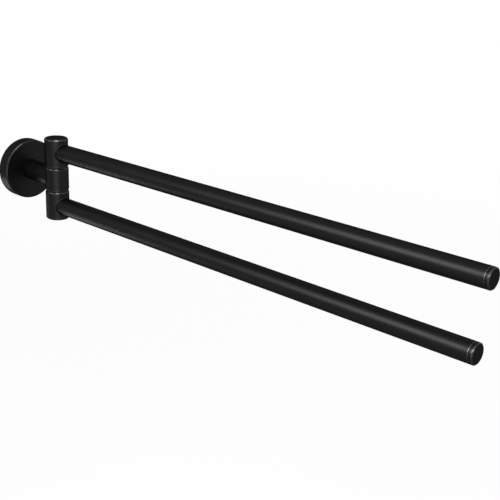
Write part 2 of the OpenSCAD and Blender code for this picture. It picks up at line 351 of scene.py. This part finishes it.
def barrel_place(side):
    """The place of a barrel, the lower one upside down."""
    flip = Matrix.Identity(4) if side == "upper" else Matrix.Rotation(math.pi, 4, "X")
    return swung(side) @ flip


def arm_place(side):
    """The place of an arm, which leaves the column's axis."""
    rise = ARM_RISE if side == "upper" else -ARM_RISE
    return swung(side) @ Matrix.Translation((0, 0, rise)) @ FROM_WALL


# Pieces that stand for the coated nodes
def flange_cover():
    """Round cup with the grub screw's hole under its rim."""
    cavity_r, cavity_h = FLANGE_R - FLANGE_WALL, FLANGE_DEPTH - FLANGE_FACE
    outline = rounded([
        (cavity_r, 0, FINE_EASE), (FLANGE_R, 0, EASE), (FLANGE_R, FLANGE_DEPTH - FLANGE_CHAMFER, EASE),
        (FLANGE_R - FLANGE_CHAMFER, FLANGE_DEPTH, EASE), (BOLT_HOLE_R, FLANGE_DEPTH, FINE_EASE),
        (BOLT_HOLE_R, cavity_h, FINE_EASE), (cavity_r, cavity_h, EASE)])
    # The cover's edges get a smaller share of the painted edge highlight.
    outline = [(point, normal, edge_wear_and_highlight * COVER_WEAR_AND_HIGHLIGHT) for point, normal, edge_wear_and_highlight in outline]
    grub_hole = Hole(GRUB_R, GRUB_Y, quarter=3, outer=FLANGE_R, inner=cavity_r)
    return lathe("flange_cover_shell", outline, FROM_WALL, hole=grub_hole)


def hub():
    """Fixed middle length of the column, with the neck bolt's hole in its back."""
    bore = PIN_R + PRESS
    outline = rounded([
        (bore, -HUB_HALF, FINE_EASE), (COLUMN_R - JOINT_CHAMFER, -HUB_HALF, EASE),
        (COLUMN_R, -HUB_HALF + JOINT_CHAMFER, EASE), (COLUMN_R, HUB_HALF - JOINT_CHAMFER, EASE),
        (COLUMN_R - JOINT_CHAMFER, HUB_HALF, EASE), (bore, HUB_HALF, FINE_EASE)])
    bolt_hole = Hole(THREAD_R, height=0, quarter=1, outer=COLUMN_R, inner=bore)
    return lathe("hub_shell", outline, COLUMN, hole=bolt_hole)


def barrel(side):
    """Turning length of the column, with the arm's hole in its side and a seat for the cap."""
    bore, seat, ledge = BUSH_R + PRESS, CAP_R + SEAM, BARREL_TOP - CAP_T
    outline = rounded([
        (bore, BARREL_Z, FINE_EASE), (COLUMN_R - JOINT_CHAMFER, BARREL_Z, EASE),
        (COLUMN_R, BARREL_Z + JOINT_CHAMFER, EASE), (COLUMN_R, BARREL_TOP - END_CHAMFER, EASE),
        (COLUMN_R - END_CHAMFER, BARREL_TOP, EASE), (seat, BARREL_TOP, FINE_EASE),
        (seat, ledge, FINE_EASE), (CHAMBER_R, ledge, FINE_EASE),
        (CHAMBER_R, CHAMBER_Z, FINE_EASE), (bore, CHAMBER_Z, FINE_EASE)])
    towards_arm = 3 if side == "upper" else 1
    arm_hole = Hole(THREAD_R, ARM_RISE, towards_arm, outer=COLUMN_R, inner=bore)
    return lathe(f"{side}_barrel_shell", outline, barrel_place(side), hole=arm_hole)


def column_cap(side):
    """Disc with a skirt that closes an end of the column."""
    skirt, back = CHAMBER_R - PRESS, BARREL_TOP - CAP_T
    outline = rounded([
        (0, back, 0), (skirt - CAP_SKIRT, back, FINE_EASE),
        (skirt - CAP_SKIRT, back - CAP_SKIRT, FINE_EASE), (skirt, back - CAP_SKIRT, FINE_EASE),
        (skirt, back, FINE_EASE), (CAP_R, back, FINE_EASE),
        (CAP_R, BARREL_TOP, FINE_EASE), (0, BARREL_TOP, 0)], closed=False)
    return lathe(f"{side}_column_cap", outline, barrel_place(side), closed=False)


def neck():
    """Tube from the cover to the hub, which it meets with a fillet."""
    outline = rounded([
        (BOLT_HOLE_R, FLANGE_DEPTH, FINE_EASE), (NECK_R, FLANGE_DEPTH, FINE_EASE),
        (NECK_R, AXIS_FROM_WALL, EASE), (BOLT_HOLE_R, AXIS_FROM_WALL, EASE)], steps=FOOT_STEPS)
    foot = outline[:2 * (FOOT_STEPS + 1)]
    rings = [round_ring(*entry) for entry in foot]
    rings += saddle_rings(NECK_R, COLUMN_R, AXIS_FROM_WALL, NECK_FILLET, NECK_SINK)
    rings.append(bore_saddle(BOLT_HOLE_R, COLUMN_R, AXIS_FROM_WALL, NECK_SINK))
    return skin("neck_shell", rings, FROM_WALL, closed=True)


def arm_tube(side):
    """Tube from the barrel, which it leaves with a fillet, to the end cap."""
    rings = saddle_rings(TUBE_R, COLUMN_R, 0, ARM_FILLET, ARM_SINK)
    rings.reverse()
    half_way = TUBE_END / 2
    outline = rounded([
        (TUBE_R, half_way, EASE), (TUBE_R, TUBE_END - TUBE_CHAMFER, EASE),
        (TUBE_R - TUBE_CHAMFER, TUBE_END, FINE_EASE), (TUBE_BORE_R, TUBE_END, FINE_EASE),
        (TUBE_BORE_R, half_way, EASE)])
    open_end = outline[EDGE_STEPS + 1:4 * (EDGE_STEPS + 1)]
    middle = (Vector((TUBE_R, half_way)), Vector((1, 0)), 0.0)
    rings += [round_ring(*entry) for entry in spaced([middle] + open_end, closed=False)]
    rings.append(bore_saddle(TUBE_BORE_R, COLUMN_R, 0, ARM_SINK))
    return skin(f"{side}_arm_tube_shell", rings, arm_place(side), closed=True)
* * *
--- What the exercise asks ---
Restate the first line and every line after it, word for word, stopping once the line with "outline, FROM_WALL, hole=grub_hole)" is done.

--- Solution to this problem ---
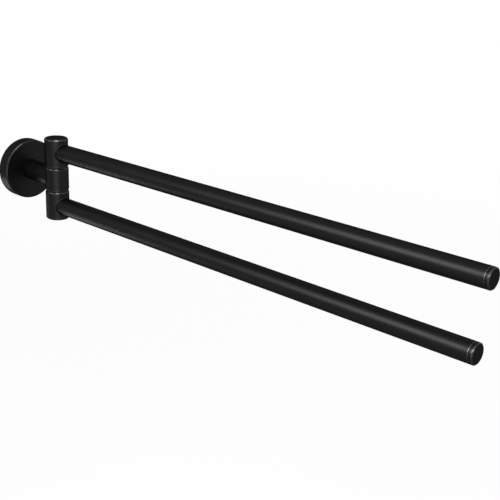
Write part 2 of the OpenSCAD and Blender code for this picture. It picks up at line 351 of scene.py. This part finishes it.
def barrel_place(side):
    """The place of a barrel, the lower one upside down."""
    flip = Matrix.Identity(4) if side == "upper" else Matrix.Rotation(math.pi, 4, "X")
    return swung(side) @ flip


def arm_place(side):
    """The place of an arm, which leaves the column's axis."""
    rise = ARM_RISE if side == "upper" else -ARM_RISE
    return swung(side) @ Matrix.Translation((0, 0, rise)) @ FROM_WALL


# Pieces that stand for the coated nodes
def flange_cover():
    """Round cup with the grub screw's hole under its rim."""
    cavity_r, cavity_h = FLANGE_R - FLANGE_WALL, FLANGE_DEPTH - FLANGE_FACE
    outline = rounded([
        (cavity_r, 0, FINE_EASE), (FLANGE_R, 0, EASE), (FLANGE_R, FLANGE_DEPTH - FLANGE_CHAMFER, EASE),
        (FLANGE_R - FLANGE_CHAMFER, FLANGE_DEPTH, EASE), (BOLT_HOLE_R, FLANGE_DEPTH, FINE_EASE),
        (BOLT_HOLE_R, cavity_h, FINE_EASE), (cavity_r, cavity_h, EASE)])
    # The cover's edges get a smaller share of the painted edge highlight.
    outline = [(point, normal, edge_wear_and_highlight * COVER_WEAR_AND_HIGHLIGHT) for point, normal, edge_wear_and_highlight in outline]
    grub_hole = Hole(GRUB_R, GRUB_Y, quarter=3, outer=FLANGE_R, inner=cavity_r)
    return lathe("flange_cover_shell", outline, FROM_WALL, hole=grub_hole)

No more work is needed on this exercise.